Cloves are the rich, brown, dried, unopened flower buds of Syzygium aromaticum, an evergreen tree in the myrtle family. The name comes from the French "clou" meaning nail.
The Greeks called the tree ‘caryophyllum’, meaning ‘leaf of walnut tree’ and this derived through Arabic to ‘girofle’, part of the French name for the spice, clou de girofle. Clou is the French for nail, deriving from the Latin clavus, which is also the origin of the English word (the dried buds look like little nails). Cloves were also known to the Ancient Egyptians, Greeks and Romans.

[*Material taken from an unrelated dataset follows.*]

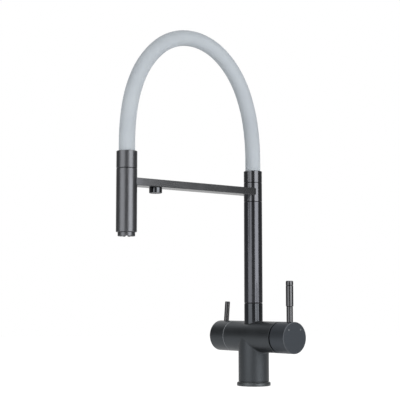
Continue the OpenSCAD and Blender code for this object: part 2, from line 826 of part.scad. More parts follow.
// Filter handle
module filter_frame() {
    translate([-filter_lever_x, 0, crossbar_z]) rotate([-filter_lean, 0, 0]) children();
}
module filter_cap() {
    color(graphite) difference() {
        to_left(filter_rim) bevelled(crossbar_d, filter_cap_l, edge, face_bevel);
        to_left(filter_rim - cut) cylinder(r = filter_cavity_r, h = filter_cavity_l + cut);
        mirror([1, 0, 0]) cap_pocket(filter_rim + filter_cavity_l, filter_face - cap_end_t,
            filter_lever_x, filter_grub_x, filter_lean);
        to_left(filter_rim)
            cylinder(d = spindle_d + 2 * fit_gap, h = spindle_end + fit_gap - filter_rim);
        translate([-filter_grub_x, 0, crossbar_z - crossbar_r - cut])
            cylinder(d = filter_grub_d + 2 * fit_gap, h = crossbar_r + cut);
        filter_frame() {
            translate([0, 0, filter_lever_root - root_gap])
                cylinder(d = filter_stud_d + 2 * fit_gap, h = crossbar_r);
            translate([0, 0, filter_lever_foot])
                cylinder(d = filter_lever_d + 2 * fit_gap, h = crossbar_r);
        }
    }
}
module filter_grub_screw() {
    color(satin_steel) translate([-filter_grub_x, 0, crossbar_z - spindle_d / 2 - filter_grub_l])
        grub_screw(filter_grub_d, filter_grub_l, filter_grub_hex);
}
module filter_lever() {
    color(gunmetal) filter_frame() {
        translate([0, 0, filter_lever_root])
            cylinder(d = filter_stud_d, h = filter_lever_foot - filter_lever_root + cut);
        translate([0, 0, filter_lever_foot + fit_gap])
            bevelled(filter_lever_d, filter_lever_top - filter_lever_foot - fit_gap, 0, edge);
    }
}

// Column
module column_tube() {
    color(graphite) difference() {
        translate([0, 0, column_low]) bevelled(column_d, ring_low - column_low, edge, edge);
        translate([0, 0, column_low]) bore(2 * column_bore_r, ring_low - column_low);
    }
}
module filter_tube() {
    top = arm_z - nipple_bore_r;
    low = filter_seat_z + part_gap;
    color(satin_steel) translate([0, 0, low]) ring(filter_tube_d, filter_tube_bore, top - low);
}
module filter_tube_seal() {
    color(black_rubber) translate([0, 0, filter_seat_z + tube_seal_rise + tube_seal_w / 2])
        o_ring(filter_tube_d / 2 + run_gap + tube_seal_r, tube_seal_r);
}
module arm_ring() {
    low = ring_low + ring_seam;
    high = ring_high - ring_seam;
    color(graphite) difference() {
        union() {
            difference() {
                union() {
                    translate([0, 0, low]) bevelled(column_d, high - low, edge, edge);
                    translate([0, 0, low - plug_l])
                        cylinder(r = column_bore_r - fit_gap, h = plug_l + cut);
                    translate([0, 0, high - cut])
                        cylinder(r = collar_bore_r - fit_gap, h = ring_plug_l + ring_seam + cut);
                }
                translate([0, 0, low - plug_l]) bore(2 * ring_bore_r, high - low + 2 * plug_l);
            }
            translate([0, 0, arm_z - ring_hub_drop]) cylinder(r = ring_hub_r, h = ring_hub_l);
            translate([0, 0, arm_z]) rotate([90, 0, 0])
                cylinder(r = ring_boss_r, h = column_r - cut);
        }
        translate([0, 0, arm_z - ring_hub_drop - cut])
            cylinder(d = filter_tube_d + 2 * fit_gap, h = ring_hub_drop + cut);
        translate([0, -nipple_start, arm_z]) rotate([90, 0, 0])
            cylinder(r = nipple_r + fit_gap, h = column_r);
        translate([0, 0, arm_z]) rotate([90, 0, 0]) cylinder(r = nipple_bore_r, h = column_r);
    }
}
module arm_nipple() {
    color(brass) translate([0, -nipple_start - fit_gap, arm_z]) rotate([90, 0, 0])
        ring(2 * nipple_r, 2 * nipple_bore_r, nipple_l);
}
module arm_section() {
    w = arm_w / 2;
    h = arm_h / 2;
    polygon([
        [-w, -h + arm_edge], [-w + arm_edge, -h], [w - arm_edge, -h], [w, -h + arm_edge],
        [w, h - arm_edge], [w - arm_edge, h], [-w + arm_edge, h], [-w, h - arm_edge]
    ]);
}
module arm() {
    color(gunmetal) difference() {
        translate([0, 0, arm_z]) rotate([90, 0, 0]) linear_extrude(arm_end) arm_section();
        translate([0, 0, arm_z - arm_h]) cylinder(r = column_r + fit_gap, h = 2 * arm_h);
        translate([0, 0, arm_z]) rotate([90, 0, 0])
            cylinder(r = nipple_bore_r, h = outlet_y + nipple_bore_r);
        translate([0, 0, arm_z]) rotate([90, 0, 0])
            cylinder(r = nipple_r + fit_gap, h = nipple_start + nipple_l + 4 * fit_gap);
        translate([0, -outlet_y, arm_z - arm_h]) cylinder(r = nipple_bore_r - way_gap, h = arm_h);
        translate([0, -outlet_y, arm_z - arm_h])
            cylinder(r = outlet_spigot_r + fit_gap, h = arm_h / 2 + outlet_spigot_l + fit_gap);
        dock_bores();
    }
}
module dock_bores() {
    translate([0, magnet_back + fit_gap, arm_z]) rotate([90, 0, 0])
        cylinder(d = magnet_d + 2 * fit_gap, h = magnet_t + dock_t);
    for (x = [-dock_screw_x, dock_screw_x]) translate([x, -dock_screw_y, arm_z]) {
        rotate([-90, 0, 0]) cylinder(d = dock_screw_d + 2 * fit_gap, h = dock_screw_l + fit_gap);
        rotate([90, 0, 0]) cylinder(d = dock_screw_head_d + 2 * fit_gap, h = head_r);
    }
}
module dock_cradle() {
    color(gunmetal) difference() {
        translate([0, -arm_end, arm_z]) rotate([90, 0, 0])
            linear_extrude(dock_t + part_gap + head_r / 2) arm_section();
        at_head(arm_z - arm_h) cylinder(r = head_r + part_gap, h = 2 * arm_h);
        dock_bores();
    }
}
module dock_magnet() {
    color(satin_steel) translate([0, magnet_back, arm_z]) rotate([90, 0, 0])
        cylinder(d = magnet_d, h = magnet_t);
}
module dock_screws() {
    color(satin_steel) for (x = [-dock_screw_x, dock_screw_x])
        translate([x, -dock_screw_y, arm_z]) difference() {
            union() {
                rotate([-90, 0, 0]) cylinder(d = dock_screw_d, h = dock_screw_l);
                rotate([90, 0, 0]) cylinder(d = dock_screw_head_d, h = dock_screw_head_t);
            }
            translate([0, -dock_screw_head_t - cut, 0]) rotate([-90, 0, 0])
                cylinder(d = dock_screw_hex, h = cut + dock_screw_head_t / 2, $fn = 6);
        }
}

// Filtered water outlet under the arm
module filter_outlet() {
    top = arm_z - arm_h / 2;
    color(graphite) translate([0, -outlet_y, top - outlet_drop]) difference() {
        union() {
            bevelled(outlet_d, outlet_drop, edge, edge);
            translate([0, 0, outlet_drop - cut]) cylinder(r = outlet_spigot_r, h = outlet_spigot_l + cut);
        }
        bore(2 * nipple_bore_r, outlet_drop + outlet_spigot_l);
        translate([0, 0, -cut])
            cylinder(r = aerator_r + fit_gap, h = cut + aerator_inset + aerator_t);
        translate([0, 0, outlet_drop - 2 * seal_r])
            ring(2 * (outlet_spigot_r + 2 * seal_r + fit_gap), 2 * outlet_spigot_r - 4 * fit_gap,
                2 * seal_r + cut / 2);
    }
}
module outlet_seal() {
    color(black_rubber) translate([0, -outlet_y, arm_z - arm_h / 2 - seal_r])
        o_ring(outlet_spigot_r + seal_r, seal_r - fit_gap);
}
module filter_aerator() {
    color(mark_grey) translate([0, -outlet_y, arm_z - arm_h / 2 - outlet_drop + aerator_inset])
        difference() {
            cylinder(r = aerator_r, h = aerator_t);
            around(aerator_holes) translate([aerator_ring_r, 0, 0]) bore(2 * aerator_hole_r, aerator_t);
            bore(2 * aerator_hole_r, aerator_t);
        }
}

// Hose and its ends
module column_collar() {
    low = ring_high;
    color(graphite) difference() {
        translate([0, 0, low]) bevelled(column_d, collar_top - low, edge, edge);
        translate([0, 0, low]) bore(2 * collar_bore_r, collar_top - low);
    }
}
module barb() {
    difference() {
        union() {
            cylinder(r = barb_flange_r, h = barb_flange_t);
            cylinder(d = inner_hose_bore - 2 * fit_gap, h = barb_flange_t + barb_l);
        }
        bore(inner_hose_bore - 2 * barb_wall, barb_flange_t + barb_l);
    }
}
module column_barb() {
    color(brass) translate([0, 0, column_seat_z]) barb();
}
// A tube with a bore, swept along the hose's arc: walls outside and inside, then both ends.
// The flats of the bore touch its circle, so that what fits in it stays clear.
module hose_tube(outer_r, bore_r, sides) {
    rings = len(hose_path);
    half = rings * sides;
    function side(j) = j % sides;
    walls = [for (i = [0:rings - 2], j = [0:sides - 1])
        let (a = i * sides + j, b = i * sides + side(j + 1), c = b + sides, d = a + sides)
        each [[a, b, c], [a, c, d], [half + a, half + c, half + b], [half + a, half + d, half + c]]];
    last = half - sides;
    ends = [for (j = [0:sides - 1])
        let (a = j, b = side(j + 1), c = last + j, d = last + side(j + 1))
        each [[a, half + a, half + b], [a, half + b, b], [c, d, half + d], [c, half + d, half + c]]];
    bore_corner_r = bore_r / cos(180 / sides);
    polyhedron(concat(hose_rings(outer_r, sides), hose_rings(bore_corner_r, sides)),
        concat(walls, ends));
}
module hose_sleeve() {
    color(silicone_grey) hose_tube(hose_d / 2, hose_bore / 2, 24);
}
module inner_hose() {
    color(black_rubber) hose_tube(inner_hose_d / 2, inner_hose_bore / 2, 16);
}
module head_collar() {
    low = head_seam + head_gap;
    color(gunmetal) difference() {
        at_head(low) bevelled(head_d, head_top - low, edge, edge);
        at_head(head_seat_z) cylinder(r = collar_bore_r, h = head_top - head_seat_z + cut);
        at_head(low) bore(2 * (head_stud_r + fit_gap), head_seat_z - low);
    }
}
module head_barb() {
    color(brass) difference() {
        union() {
            at_head(head_seat_z) barb();
            at_head(head_seat_z - head_stud_l) cylinder(r = head_stud_r, h = head_stud_l + barb_flange_t);
        }
        at_head(head_seat_z - head_stud_l) bore(inner_hose_bore - 2 * barb_wall, head_stud_l + barb_flange_t);
    }
}

// Spray head
module head_barrel() {
    high = head_seam - head_gap;
    color(gunmetal) difference() {
        at_head(barrel_bottom) bevelled(head_d, high - barrel_bottom, edge, edge);
        at_head(barrel_bottom) bore(2 * barrel_r, high - barrel_bottom);
    }
}
module head_core() {
    high = head_seam - head_gap - core_inset;
    socket = head_seat_z - head_stud_l - part_gap;
    color(cartridge_white) difference() {
        at_head(core_low) cylinder(r = core_r, h = high - core_low);
        at_head(core_low) bore(2 * core_way_r, high - core_low);
        at_head(socket) cylinder(r = head_stud_r + run_gap, h = high - socket + cut);
        at_head(valve_z) cylinder(r = valve_way_r, h = valve_way_l);
        at_head(barrel_bottom)
            cylinder(r = nozzle_tail_r + run_gap, h = nozzle_tail_l + part_gap);
        at_head(arm_z - magnet_ring_h / 2)
            ring(4 * core_r, 2 * (core_r - magnet_ring_t), magnet_ring_h);
    }
}
module head_magnet_ring() {
    color(satin_steel) at_head(arm_z - magnet_ring_h / 2 + fit_gap)
        ring(2 * core_r, 2 * (core_r - magnet_ring_t + fit_gap), magnet_ring_h - 2 * fit_gap);
}
module check_valve() {
    color(cartridge_white) at_head(valve_z) difference() {
        cylinder(r = valve_way_r - fit_gap, h = valve_body_l);
        around(valve_slots) translate([valve_slot_r, 0, 0]) bore(valve_slot_d, valve_body_l);
    }
}
module nozzle_ring() {
    color(gunmetal) difference() {
        union() {
            at_head(nozzle_low) bevelled(nozzle_d, nozzle_drop - head_gap, edge, edge);
            at_head(barrel_bottom - cut) cylinder(r = nozzle_tail_r, h = nozzle_tail_l + cut);
        }
        at_head(nozzle_low) bore(2 * nozzle_bore_r, nozzle_drop + nozzle_tail_l);
        at_head(nozzle_low) around(notches) translate([nozzle_bore_r - cut, 0, 0])
            rotate([0, 90, 0]) cylinder(r = notch_r, h = nozzle_d / 2);
    }
}
module spray_plate() {
    color(black_rubber) at_head(nozzle_low + notch_r + plate_inset) difference() {
        cylinder(r = nozzle_bore_r - fit_gap, h = plate_t);
        for (jets = jet_rings) around(jets[0]) translate([jets[1], 0, 0]) bore(2 * jet_r, plate_t);
    }
}

tap_body();
base_ring();
base_seal();
swivel_washer();
swivel_grub_screw();
filter_tube_seal();
cartridge_seals();
cartridge_base();
cartridge_housing();
cartridge_fixed_disc();
cartridge_nut();
dome_ring();
cartridge_carrier();
tilt_pin();
cartridge_moving_disc();
disc_driver();
lever_stem();
mixer_cap();
mixer_grub_screw();
mixer_lever_rod();
mixer_lever_grip();
mixer_lever_tip();
temperature_marks();
filter_valve_seal();
filter_fixed_disc();
filter_valve_housing();
filter_valve_nut();
filter_moving_disc();
filter_spindle();
filter_cap();
filter_grub_screw();
filter_lever();
swivel_spigot();
swivel_o_rings();
column_tube();
filter_tube();
arm_ring();
arm_nipple();
arm();
filter_outlet();
outlet_seal();
filter_aerator();
dock_cradle();
dock_magnet();
dock_screws();
column_collar();
column_barb();
hose_sleeve();
inner_hose();
head_collar();
head_barb();
head_barrel();
head_core();
head_magnet_ring();
check_valve();
nozzle_ring();
spray_plate();
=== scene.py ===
import math

import bmesh
import bpy
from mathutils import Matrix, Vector


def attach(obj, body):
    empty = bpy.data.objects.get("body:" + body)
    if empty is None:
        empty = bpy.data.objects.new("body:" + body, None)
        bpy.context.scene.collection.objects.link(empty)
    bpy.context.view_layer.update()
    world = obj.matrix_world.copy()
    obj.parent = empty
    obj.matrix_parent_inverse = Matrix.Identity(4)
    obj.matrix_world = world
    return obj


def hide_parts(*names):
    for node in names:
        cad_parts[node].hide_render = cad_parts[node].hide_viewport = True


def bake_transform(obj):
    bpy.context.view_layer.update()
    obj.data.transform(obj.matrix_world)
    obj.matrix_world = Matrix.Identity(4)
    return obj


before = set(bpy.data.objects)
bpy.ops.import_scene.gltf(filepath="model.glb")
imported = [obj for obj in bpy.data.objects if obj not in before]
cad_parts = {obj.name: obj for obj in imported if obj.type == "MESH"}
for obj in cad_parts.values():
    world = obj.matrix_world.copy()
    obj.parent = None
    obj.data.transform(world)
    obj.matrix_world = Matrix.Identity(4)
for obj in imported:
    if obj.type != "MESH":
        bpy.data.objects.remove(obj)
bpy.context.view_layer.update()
print("frame loaded:", len(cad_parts), "nodes")

mm = 0.001
scene = bpy.context.scene


# Camera, as the photograph was taken: from the front right, a little below the middle
cameraSettings = {
    "azimuth": 48.26,  # where it stands, degrees from -Y towards +X
    "distance": 1618.8,  # mm from the column's axis
    "height": 127.8,  # mm above the deck
    "aimAzimuth": 51.14,
    "pitch": 5.43,  # degrees, upwards
    "lens": 95.14,  # mm, for the sensor's width below
    "sensor": 36,
    "clip": (0.05, 60),  # m
}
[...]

Therapeutic effects: The old texts all seem to agree on the many therapeutic properties of clove – it is a stimulant and has stomachic, expectorant, sedative, carminative, antispasmodic and digestive qualities. It helps flatulence, stimulates digestion and restores appetite, so is good for convalescence. It is a general tonic for both physical and intellectual weakness; and for those suffering from frigidity. Its principal therapeutic value, though, is antiseptic because of the high proportion of eugenol. This is used for intestinal parasites, and for prevention of virus infections. It is good for the immune system, and particularly effective in mouth and tooth infections.
Uses: Baths and massage. Other popular ways apart from the above include, diffusers, on your pillow at night, meditation, car air fresheners and in steam / saunas.